* [Set problem]: Emit the exact text of every line from the line with "Write part 2" to the line with "return node", both ends included. No other output is expected.

((

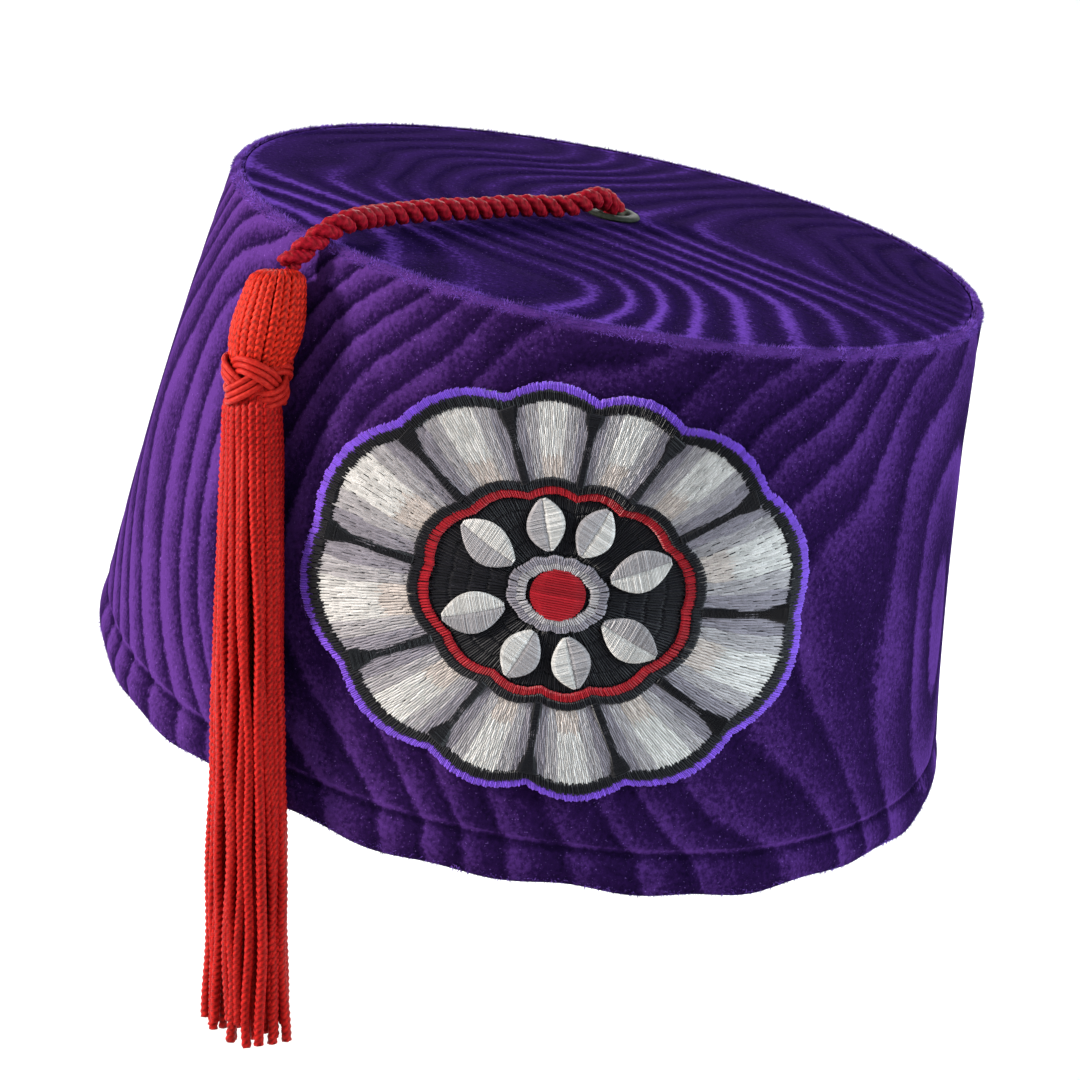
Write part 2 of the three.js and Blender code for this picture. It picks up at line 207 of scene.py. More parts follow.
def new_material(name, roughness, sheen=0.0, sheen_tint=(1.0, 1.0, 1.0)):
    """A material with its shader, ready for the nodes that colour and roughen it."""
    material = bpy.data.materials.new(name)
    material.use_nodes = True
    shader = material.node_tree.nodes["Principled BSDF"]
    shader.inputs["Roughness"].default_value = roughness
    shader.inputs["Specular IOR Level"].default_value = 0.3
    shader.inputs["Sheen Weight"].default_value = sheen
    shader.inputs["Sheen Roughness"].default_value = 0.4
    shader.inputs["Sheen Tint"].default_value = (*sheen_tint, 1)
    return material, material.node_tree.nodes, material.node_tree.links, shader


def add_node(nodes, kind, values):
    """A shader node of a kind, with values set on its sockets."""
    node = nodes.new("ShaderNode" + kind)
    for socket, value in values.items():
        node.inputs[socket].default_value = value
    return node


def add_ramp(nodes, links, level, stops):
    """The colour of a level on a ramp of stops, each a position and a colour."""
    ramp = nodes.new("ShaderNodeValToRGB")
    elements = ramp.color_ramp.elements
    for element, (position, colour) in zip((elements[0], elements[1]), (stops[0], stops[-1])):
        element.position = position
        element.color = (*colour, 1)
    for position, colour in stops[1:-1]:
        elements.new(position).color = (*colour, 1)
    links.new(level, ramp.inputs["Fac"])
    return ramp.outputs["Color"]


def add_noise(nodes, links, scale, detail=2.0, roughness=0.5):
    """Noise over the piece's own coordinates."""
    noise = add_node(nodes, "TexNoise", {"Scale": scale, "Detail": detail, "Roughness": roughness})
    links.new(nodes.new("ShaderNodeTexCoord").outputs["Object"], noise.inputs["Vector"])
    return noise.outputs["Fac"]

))
((

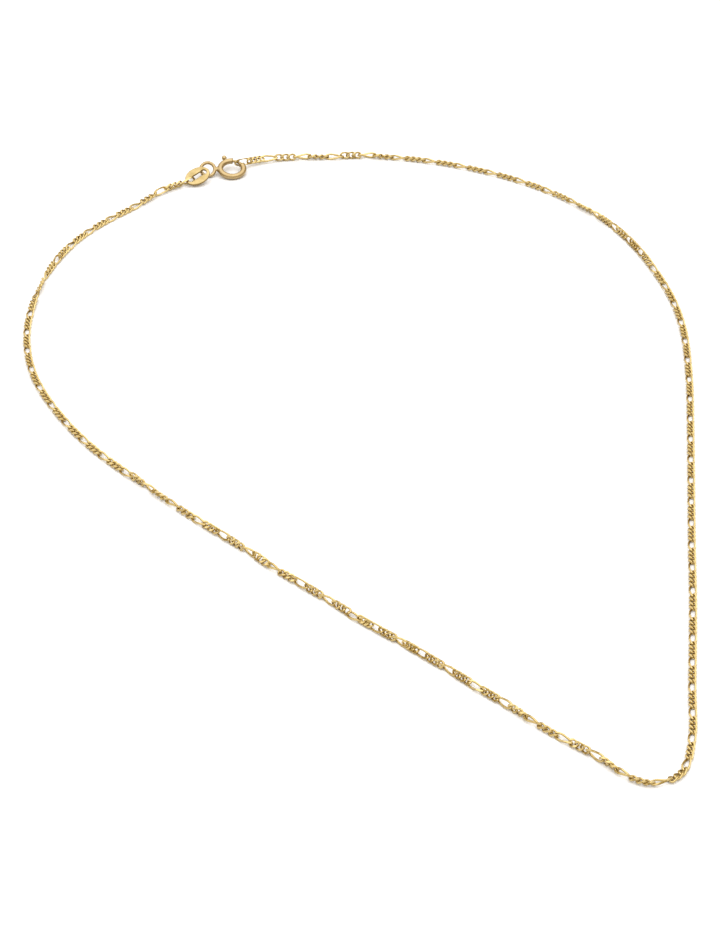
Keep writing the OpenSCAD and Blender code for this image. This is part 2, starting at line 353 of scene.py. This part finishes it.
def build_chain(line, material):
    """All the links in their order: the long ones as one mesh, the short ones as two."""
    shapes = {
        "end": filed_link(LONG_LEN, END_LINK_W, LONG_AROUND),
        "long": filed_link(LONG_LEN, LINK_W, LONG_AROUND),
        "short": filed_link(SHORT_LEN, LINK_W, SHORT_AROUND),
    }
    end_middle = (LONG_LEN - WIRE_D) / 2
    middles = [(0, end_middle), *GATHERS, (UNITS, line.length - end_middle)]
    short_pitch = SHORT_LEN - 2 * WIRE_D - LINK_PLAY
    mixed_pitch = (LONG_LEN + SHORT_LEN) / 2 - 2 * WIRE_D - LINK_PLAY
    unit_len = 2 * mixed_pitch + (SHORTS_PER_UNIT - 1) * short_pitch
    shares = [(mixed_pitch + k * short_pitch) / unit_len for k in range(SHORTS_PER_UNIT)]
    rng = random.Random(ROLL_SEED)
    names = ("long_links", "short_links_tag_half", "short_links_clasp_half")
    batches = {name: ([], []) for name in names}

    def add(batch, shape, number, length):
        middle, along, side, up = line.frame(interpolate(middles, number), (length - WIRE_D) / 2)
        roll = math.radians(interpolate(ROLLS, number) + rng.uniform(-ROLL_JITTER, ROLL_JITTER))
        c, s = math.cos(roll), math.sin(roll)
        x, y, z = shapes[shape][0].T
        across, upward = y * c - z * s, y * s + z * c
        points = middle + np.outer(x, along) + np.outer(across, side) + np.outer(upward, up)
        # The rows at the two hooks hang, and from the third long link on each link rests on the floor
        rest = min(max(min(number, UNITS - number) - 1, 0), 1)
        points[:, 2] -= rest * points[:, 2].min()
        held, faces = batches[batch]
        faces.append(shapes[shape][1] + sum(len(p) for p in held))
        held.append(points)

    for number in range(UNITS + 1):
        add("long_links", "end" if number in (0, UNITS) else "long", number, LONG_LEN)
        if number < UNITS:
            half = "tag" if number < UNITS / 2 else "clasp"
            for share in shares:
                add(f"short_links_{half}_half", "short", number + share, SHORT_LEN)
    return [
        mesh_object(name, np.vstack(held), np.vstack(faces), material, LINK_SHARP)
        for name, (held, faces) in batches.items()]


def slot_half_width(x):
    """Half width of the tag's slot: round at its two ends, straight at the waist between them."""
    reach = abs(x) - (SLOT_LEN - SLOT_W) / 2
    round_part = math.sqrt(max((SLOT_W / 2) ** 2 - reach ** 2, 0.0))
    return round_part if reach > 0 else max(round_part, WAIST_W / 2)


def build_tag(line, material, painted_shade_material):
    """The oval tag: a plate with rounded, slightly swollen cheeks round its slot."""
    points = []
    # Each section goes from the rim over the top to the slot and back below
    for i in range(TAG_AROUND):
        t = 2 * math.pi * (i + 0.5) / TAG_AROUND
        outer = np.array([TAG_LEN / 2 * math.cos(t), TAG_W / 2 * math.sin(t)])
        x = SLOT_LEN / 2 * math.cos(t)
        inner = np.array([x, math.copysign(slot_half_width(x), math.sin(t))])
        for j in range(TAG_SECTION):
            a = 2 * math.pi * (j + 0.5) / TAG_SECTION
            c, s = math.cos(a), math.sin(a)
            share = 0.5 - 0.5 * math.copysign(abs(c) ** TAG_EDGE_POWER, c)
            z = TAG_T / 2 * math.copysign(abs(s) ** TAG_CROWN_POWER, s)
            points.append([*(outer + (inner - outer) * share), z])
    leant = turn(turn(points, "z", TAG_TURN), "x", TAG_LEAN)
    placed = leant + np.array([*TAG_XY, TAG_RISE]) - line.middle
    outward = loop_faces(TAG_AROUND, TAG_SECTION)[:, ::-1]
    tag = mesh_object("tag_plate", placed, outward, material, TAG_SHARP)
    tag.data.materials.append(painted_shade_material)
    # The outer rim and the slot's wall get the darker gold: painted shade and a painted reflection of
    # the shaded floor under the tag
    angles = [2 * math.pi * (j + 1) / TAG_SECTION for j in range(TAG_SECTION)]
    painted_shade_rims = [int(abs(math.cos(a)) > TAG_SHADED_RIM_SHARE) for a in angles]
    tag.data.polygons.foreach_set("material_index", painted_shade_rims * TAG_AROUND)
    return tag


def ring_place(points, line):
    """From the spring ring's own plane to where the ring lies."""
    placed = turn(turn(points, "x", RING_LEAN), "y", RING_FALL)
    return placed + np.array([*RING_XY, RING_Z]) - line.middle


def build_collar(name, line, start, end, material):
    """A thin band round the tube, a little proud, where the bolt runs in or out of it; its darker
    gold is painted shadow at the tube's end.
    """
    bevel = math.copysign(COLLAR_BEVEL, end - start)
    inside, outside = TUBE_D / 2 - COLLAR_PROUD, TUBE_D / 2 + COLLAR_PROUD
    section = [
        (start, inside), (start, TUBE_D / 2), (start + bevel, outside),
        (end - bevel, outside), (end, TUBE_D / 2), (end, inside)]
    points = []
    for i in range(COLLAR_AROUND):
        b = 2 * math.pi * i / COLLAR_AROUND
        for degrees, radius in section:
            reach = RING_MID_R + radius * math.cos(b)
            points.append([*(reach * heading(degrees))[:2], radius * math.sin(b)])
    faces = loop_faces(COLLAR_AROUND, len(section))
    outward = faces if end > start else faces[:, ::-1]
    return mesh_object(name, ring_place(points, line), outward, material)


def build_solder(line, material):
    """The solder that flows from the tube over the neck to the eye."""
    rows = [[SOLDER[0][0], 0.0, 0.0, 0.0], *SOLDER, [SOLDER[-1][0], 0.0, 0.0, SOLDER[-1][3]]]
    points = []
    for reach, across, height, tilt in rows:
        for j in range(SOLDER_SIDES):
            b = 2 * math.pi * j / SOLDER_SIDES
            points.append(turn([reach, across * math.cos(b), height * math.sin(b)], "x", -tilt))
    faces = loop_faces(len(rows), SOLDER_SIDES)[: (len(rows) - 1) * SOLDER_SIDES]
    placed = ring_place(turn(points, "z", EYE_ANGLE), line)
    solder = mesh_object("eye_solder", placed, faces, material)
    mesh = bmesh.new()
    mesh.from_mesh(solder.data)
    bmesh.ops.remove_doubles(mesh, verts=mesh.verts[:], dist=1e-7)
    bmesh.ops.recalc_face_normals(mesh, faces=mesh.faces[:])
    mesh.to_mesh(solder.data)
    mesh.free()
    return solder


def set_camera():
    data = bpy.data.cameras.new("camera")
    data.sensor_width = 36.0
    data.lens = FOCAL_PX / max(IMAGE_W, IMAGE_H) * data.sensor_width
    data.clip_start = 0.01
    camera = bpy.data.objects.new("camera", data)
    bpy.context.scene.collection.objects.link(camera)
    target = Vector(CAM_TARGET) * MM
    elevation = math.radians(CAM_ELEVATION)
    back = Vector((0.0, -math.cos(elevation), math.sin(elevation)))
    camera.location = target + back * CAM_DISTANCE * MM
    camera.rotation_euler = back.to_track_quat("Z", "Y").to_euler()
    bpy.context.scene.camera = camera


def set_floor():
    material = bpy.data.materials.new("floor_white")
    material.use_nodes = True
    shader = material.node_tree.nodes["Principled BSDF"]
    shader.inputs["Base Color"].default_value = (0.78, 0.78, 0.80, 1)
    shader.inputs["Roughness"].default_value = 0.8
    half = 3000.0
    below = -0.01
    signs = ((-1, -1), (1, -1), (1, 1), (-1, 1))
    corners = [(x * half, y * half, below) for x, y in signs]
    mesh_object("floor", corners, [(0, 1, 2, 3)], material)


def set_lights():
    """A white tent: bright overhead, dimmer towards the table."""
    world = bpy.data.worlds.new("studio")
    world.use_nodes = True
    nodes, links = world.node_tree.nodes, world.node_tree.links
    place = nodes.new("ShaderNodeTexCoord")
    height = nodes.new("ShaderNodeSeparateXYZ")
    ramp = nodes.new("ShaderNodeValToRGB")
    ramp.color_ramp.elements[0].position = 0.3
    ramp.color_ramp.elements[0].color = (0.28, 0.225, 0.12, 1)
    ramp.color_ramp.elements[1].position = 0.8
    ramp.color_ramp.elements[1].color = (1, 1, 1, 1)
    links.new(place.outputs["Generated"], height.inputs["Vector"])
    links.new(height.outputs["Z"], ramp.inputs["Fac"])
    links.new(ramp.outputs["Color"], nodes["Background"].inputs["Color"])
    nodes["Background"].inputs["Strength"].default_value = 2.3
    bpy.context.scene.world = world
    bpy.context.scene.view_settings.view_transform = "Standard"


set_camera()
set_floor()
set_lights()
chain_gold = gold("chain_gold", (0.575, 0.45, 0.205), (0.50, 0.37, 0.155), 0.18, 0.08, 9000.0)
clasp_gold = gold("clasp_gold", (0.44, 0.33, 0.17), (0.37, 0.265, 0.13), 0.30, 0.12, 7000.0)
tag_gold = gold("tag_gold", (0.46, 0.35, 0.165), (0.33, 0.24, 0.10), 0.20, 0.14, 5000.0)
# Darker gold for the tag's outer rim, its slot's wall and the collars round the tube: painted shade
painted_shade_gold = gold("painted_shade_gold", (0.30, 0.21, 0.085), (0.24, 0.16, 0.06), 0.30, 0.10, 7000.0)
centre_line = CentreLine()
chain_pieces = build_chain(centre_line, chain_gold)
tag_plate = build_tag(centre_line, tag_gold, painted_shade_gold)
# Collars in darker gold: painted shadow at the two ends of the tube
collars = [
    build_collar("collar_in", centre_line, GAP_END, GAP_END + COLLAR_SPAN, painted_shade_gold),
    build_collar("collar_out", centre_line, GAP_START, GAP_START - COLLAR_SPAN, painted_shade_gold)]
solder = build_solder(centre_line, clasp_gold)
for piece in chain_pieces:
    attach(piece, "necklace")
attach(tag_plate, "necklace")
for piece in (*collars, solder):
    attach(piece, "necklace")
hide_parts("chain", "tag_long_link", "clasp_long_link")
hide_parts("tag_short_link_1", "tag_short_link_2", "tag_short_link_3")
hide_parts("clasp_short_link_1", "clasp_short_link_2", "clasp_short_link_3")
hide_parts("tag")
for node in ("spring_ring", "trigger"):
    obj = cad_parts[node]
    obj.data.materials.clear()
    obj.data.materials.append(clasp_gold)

))
((

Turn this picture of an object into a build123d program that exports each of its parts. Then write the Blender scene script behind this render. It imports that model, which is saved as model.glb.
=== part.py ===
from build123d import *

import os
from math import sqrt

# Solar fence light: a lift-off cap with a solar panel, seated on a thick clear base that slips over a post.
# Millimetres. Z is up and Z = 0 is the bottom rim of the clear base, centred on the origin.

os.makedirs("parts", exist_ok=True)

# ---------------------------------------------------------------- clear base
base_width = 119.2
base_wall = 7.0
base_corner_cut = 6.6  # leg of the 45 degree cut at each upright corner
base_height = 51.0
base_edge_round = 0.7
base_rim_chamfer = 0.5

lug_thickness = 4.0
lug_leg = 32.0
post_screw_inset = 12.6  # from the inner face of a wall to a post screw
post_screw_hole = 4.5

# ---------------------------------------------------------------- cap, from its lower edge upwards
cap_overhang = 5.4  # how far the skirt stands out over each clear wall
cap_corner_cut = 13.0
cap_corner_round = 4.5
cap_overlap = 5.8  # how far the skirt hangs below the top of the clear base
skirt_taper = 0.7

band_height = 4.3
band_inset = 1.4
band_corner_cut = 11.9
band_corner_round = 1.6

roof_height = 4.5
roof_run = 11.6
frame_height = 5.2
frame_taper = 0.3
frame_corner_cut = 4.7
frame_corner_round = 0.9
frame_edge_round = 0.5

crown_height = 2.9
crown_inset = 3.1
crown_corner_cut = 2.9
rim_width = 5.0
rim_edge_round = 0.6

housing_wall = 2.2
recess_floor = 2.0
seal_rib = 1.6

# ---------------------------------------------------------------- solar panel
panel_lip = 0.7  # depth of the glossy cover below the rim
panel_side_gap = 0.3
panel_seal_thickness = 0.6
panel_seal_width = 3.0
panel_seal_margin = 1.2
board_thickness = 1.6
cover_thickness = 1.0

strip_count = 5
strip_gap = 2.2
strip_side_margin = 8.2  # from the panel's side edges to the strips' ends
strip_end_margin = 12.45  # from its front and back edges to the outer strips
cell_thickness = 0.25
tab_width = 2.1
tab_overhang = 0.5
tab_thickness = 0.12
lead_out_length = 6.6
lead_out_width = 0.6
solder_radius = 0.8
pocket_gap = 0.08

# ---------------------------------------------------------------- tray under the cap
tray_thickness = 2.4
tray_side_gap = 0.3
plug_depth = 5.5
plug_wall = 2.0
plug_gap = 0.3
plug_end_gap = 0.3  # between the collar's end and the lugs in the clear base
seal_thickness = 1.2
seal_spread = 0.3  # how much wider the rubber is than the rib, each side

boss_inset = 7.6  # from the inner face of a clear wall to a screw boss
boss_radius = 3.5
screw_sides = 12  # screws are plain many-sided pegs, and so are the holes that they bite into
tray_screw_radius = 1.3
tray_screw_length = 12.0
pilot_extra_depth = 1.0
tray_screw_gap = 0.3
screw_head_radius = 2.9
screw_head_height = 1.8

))

* [Answer to the task]:
Write part 2 of the three.js and Blender code for this picture. It picks up at line 207 of scene.py. More parts follow.
def new_material(name, roughness, sheen=0.0, sheen_tint=(1.0, 1.0, 1.0)):
    """A material with its shader, ready for the nodes that colour and roughen it."""
    material = bpy.data.materials.new(name)
    material.use_nodes = True
    shader = material.node_tree.nodes["Principled BSDF"]
    shader.inputs["Roughness"].default_value = roughness
    shader.inputs["Specular IOR Level"].default_value = 0.3
    shader.inputs["Sheen Weight"].default_value = sheen
    shader.inputs["Sheen Roughness"].default_value = 0.4
    shader.inputs["Sheen Tint"].default_value = (*sheen_tint, 1)
    return material, material.node_tree.nodes, material.node_tree.links, shader


def add_node(nodes, kind, values):
    """A shader node of a kind, with values set on its sockets."""
    node = nodes.new("ShaderNode" + kind)
    for socket, value in values.items():
        node.inputs[socket].default_value = value
    return node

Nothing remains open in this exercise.